■ Information given
------------------------------
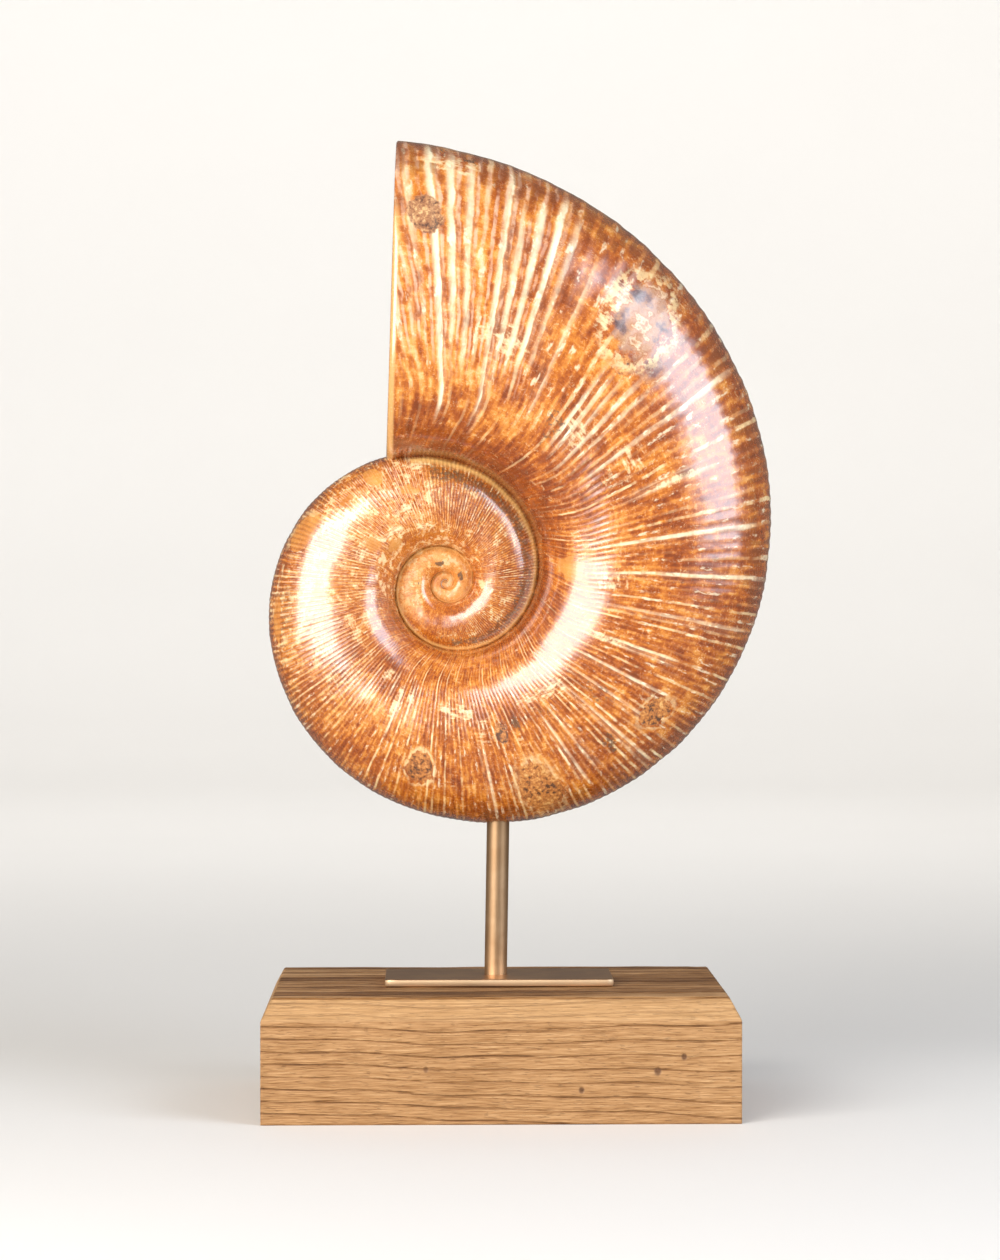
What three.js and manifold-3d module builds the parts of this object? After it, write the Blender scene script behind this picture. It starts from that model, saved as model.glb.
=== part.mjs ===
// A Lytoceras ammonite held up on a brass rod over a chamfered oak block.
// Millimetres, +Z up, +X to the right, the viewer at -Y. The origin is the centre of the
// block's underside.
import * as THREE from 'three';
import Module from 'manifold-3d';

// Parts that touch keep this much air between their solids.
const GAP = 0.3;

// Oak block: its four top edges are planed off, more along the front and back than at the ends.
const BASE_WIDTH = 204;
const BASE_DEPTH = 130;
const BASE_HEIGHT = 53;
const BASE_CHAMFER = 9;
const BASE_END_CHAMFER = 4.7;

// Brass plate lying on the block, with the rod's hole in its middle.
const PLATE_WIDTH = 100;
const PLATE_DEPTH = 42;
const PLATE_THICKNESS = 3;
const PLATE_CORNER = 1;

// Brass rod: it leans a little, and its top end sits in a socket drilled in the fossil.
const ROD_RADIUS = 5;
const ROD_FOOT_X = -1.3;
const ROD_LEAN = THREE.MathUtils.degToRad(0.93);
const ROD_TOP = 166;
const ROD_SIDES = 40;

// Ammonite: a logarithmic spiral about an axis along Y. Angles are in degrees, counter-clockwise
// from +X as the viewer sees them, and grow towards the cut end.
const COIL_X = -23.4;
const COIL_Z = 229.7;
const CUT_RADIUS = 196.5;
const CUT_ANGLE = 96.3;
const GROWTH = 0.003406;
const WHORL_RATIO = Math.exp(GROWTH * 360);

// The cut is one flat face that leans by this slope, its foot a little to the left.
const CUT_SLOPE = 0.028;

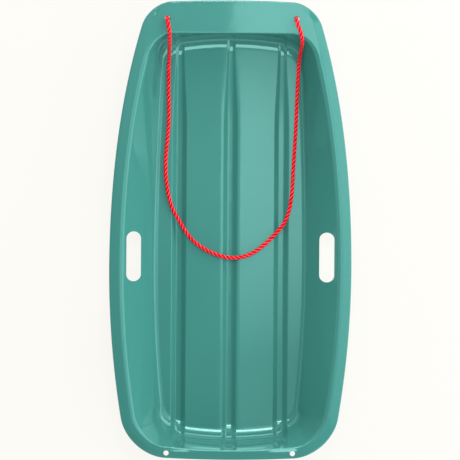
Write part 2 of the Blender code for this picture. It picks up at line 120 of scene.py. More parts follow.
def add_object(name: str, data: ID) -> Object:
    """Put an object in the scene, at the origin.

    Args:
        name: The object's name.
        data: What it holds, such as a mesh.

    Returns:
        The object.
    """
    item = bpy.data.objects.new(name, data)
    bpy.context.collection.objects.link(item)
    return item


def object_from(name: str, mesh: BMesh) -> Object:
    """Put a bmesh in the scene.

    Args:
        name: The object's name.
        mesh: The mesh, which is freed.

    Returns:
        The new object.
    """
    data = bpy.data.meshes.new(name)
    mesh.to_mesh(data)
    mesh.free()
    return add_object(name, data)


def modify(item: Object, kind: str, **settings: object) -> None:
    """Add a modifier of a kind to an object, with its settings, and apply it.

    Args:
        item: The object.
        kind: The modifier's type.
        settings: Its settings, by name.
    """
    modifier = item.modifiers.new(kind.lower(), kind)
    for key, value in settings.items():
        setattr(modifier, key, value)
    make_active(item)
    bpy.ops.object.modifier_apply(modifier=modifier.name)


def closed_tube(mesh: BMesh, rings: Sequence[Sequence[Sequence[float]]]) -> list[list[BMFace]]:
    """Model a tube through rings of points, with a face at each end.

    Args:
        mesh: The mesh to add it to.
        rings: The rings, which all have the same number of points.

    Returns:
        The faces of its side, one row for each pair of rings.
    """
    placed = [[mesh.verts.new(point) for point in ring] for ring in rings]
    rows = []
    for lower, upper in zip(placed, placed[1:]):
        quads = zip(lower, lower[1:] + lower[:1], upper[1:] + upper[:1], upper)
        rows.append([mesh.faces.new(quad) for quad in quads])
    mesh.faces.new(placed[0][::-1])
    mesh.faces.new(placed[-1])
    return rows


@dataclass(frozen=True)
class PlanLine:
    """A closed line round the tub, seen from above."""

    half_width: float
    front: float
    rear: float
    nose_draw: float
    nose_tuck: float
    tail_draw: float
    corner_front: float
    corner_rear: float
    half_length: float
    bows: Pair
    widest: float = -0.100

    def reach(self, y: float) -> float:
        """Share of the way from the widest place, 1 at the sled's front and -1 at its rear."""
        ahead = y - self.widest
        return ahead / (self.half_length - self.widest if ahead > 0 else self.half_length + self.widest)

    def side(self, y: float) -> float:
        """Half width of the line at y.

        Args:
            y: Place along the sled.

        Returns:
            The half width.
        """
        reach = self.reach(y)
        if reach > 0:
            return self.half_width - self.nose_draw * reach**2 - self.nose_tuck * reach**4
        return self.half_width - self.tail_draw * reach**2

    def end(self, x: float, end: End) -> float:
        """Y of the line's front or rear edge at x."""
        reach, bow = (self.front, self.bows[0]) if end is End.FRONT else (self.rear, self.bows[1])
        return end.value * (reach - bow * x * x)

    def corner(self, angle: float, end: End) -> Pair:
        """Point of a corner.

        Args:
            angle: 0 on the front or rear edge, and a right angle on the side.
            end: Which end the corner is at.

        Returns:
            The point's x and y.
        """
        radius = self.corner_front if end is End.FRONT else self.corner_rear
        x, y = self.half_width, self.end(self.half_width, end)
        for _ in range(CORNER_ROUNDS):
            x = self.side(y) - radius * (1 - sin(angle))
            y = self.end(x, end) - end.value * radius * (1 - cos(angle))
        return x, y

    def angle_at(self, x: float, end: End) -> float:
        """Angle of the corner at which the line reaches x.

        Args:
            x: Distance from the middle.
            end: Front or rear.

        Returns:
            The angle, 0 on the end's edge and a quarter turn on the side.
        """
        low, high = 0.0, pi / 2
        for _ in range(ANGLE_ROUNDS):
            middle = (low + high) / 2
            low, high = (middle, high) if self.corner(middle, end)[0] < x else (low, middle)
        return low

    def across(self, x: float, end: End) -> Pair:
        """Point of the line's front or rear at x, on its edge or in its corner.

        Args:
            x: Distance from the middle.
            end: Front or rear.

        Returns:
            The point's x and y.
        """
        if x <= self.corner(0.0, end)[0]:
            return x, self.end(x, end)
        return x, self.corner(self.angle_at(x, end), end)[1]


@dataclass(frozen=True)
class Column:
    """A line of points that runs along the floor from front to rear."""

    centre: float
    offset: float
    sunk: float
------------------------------
■ Given instruction
Using the data above, output each line exactly.

■ Result for this exercise
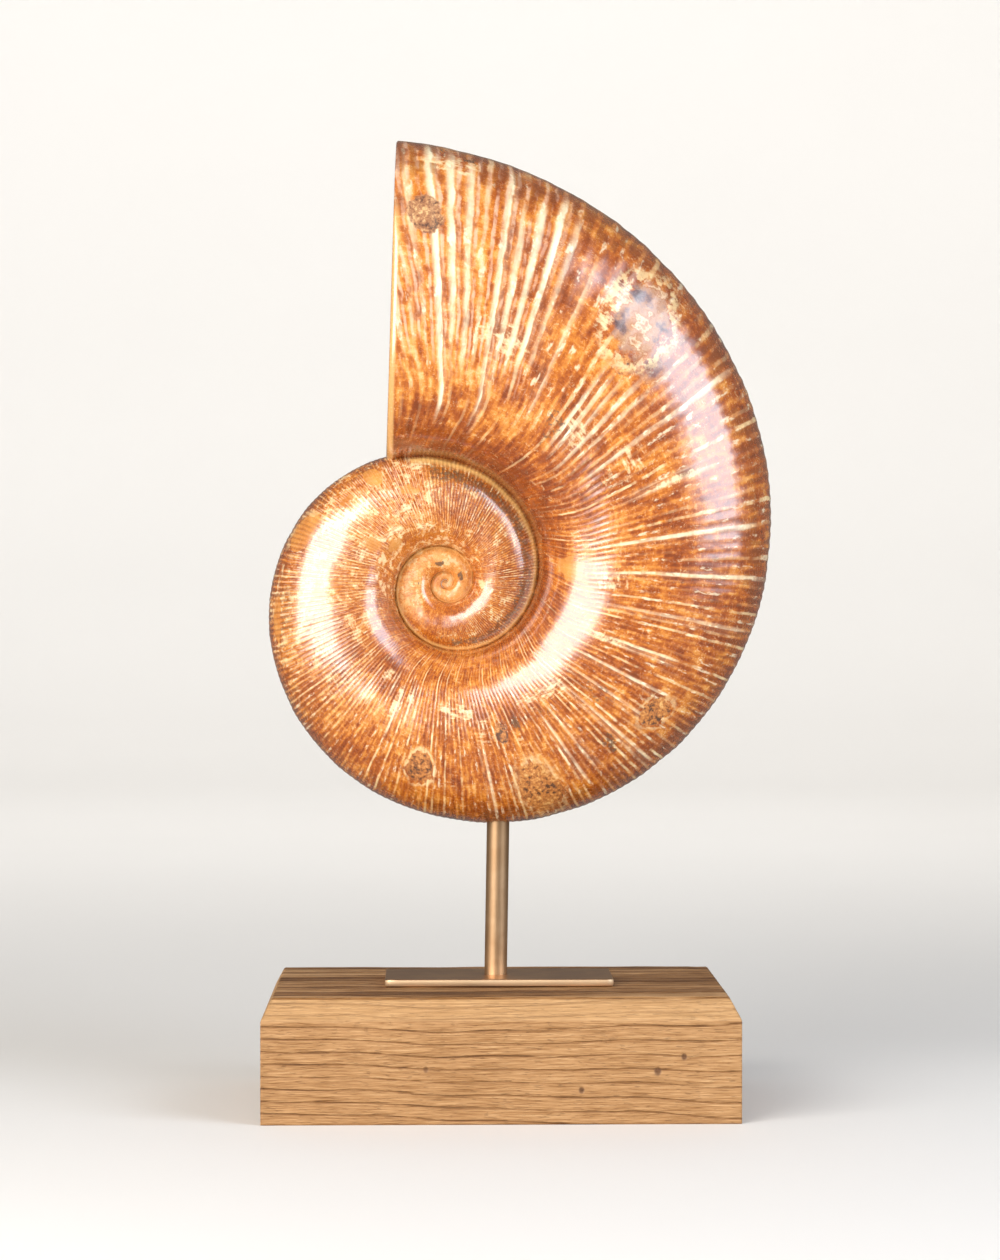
What three.js and manifold-3d module builds the parts of this object? After it, write the Blender scene script behind this picture. It starts from that model, saved as model.glb.
=== part.mjs ===
// A Lytoceras ammonite held up on a brass rod over a chamfered oak block.
// Millimetres, +Z up, +X to the right, the viewer at -Y. The origin is the centre of the
// block's underside.
import * as THREE from 'three';
import Module from 'manifold-3d';

// Parts that touch keep this much air between their solids.
const GAP = 0.3;

// Oak block: its four top edges are planed off, more along the front and back than at the ends.
const BASE_WIDTH = 204;
const BASE_DEPTH = 130;
const BASE_HEIGHT = 53;
const BASE_CHAMFER = 9;
const BASE_END_CHAMFER = 4.7;

// Brass plate lying on the block, with the rod's hole in its middle.
const PLATE_WIDTH = 100;
const PLATE_DEPTH = 42;
const PLATE_THICKNESS = 3;
const PLATE_CORNER = 1;

// Brass rod: it leans a little, and its top end sits in a socket drilled in the fossil.
const ROD_RADIUS = 5;
const ROD_FOOT_X = -1.3;
const ROD_LEAN = THREE.MathUtils.degToRad(0.93);
const ROD_TOP = 166;
const ROD_SIDES = 40;

// Ammonite: a logarithmic spiral about an axis along Y. Angles are in degrees, counter-clockwise
// from +X as the viewer sees them, and grow towards the cut end.
const COIL_X = -23.4;
const COIL_Z = 229.7;
const CUT_RADIUS = 196.5;
const CUT_ANGLE = 96.3;
const GROWTH = 0.003406;
const WHORL_RATIO = Math.exp(GROWTH * 360);

// The cut is one flat face that leans by this slope, its foot a little to the left.
const CUT_SLOPE = 0.028;

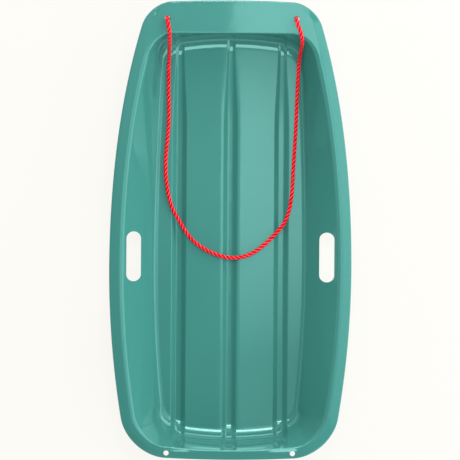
Write part 2 of the Blender code for this picture. It picks up at line 120 of scene.py. More parts follow.
def add_object(name: str, data: ID) -> Object:
    """Put an object in the scene, at the origin.

    Args:
        name: The object's name.
        data: What it holds, such as a mesh.

    Returns:
        The object.
    """
    item = bpy.data.objects.new(name, data)
    bpy.context.collection.objects.link(item)
    return item


def object_from(name: str, mesh: BMesh) -> Object:
    """Put a bmesh in the scene.

    Args:
        name: The object's name.
        mesh: The mesh, which is freed.

    Returns:
        The new object.
    """
    data = bpy.data.meshes.new(name)
    mesh.to_mesh(data)
    mesh.free()
    return add_object(name, data)


def modify(item: Object, kind: str, **settings: object) -> None:
    """Add a modifier of a kind to an object, with its settings, and apply it.

    Args:
        item: The object.
        kind: The modifier's type.
        settings: Its settings, by name.
    """
    modifier = item.modifiers.new(kind.lower(), kind)
    for key, value in settings.items():
        setattr(modifier, key, value)
    make_active(item)
    bpy.ops.object.modifier_apply(modifier=modifier.name)


def closed_tube(mesh: BMesh, rings: Sequence[Sequence[Sequence[float]]]) -> list[list[BMFace]]:
    """Model a tube through rings of points, with a face at each end.

    Args:
        mesh: The mesh to add it to.
        rings: The rings, which all have the same number of points.

    Returns:
        The faces of its side, one row for each pair of rings.
    """
    placed = [[mesh.verts.new(point) for point in ring] for ring in rings]
    rows = []
    for lower, upper in zip(placed, placed[1:]):
        quads = zip(lower, lower[1:] + lower[:1], upper[1:] + upper[:1], upper)
        rows.append([mesh.faces.new(quad) for quad in quads])
    mesh.faces.new(placed[0][::-1])
    mesh.faces.new(placed[-1])
    return rows


@dataclass(frozen=True)
class PlanLine:
    """A closed line round the tub, seen from above."""

    half_width: float
    front: float
    rear: float
    nose_draw: float
    nose_tuck: float
    tail_draw: float
    corner_front: float
    corner_rear: float
    half_length: float
    bows: Pair
    widest: float = -0.100

    def reach(self, y: float) -> float:
        """Share of the way from the widest place, 1 at the sled's front and -1 at its rear."""
        ahead = y - self.widest
        return ahead / (self.half_length - self.widest if ahead > 0 else self.half_length + self.widest)

    def side(self, y: float) -> float:
        """Half width of the line at y.

        Args:
            y: Place along the sled.

        Returns:
            The half width.
        """
        reach = self.reach(y)
        if reach > 0:
            return self.half_width - self.nose_draw * reach**2 - self.nose_tuck * reach**4
        return self.half_width - self.tail_draw * reach**2

    def end(self, x: float, end: End) -> float:
        """Y of the line's front or rear edge at x."""
        reach, bow = (self.front, self.bows[0]) if end is End.FRONT else (self.rear, self.bows[1])
        return end.value * (reach - bow * x * x)

    def corner(self, angle: float, end: End) -> Pair:
        """Point of a corner.

        Args:
            angle: 0 on the front or rear edge, and a right angle on the side.
            end: Which end the corner is at.

        Returns:
            The point's x and y.
        """
        radius = self.corner_front if end is End.FRONT else self.corner_rear
        x, y = self.half_width, self.end(self.half_width, end)
        for _ in range(CORNER_ROUNDS):
            x = self.side(y) - radius * (1 - sin(angle))
            y = self.end(x, end) - end.value * radius * (1 - cos(angle))
        return x, y

    def angle_at(self, x: float, end: End) -> float:
        """Angle of the corner at which the line reaches x.

        Args:
            x: Distance from the middle.
            end: Front or rear.

        Returns:
            The angle, 0 on the end's edge and a quarter turn on the side.
        """
        low, high = 0.0, pi / 2
        for _ in range(ANGLE_ROUNDS):
            middle = (low + high) / 2
            low, high = (middle, high) if self.corner(middle, end)[0] < x else (low, middle)
        return low

    def across(self, x: float, end: End) -> Pair:
        """Point of the line's front or rear at x, on its edge or in its corner.

        Args:
            x: Distance from the middle.
            end: Front or rear.

        Returns:
            The point's x and y.
        """
        if x <= self.corner(0.0, end)[0]:
            return x, self.end(x, end)
        return x, self.corner(self.angle_at(x, end), end)[1]


@dataclass(frozen=True)
class Column:
    """A line of points that runs along the floor from front to rear."""

    centre: float
    offset: float
    sunk: float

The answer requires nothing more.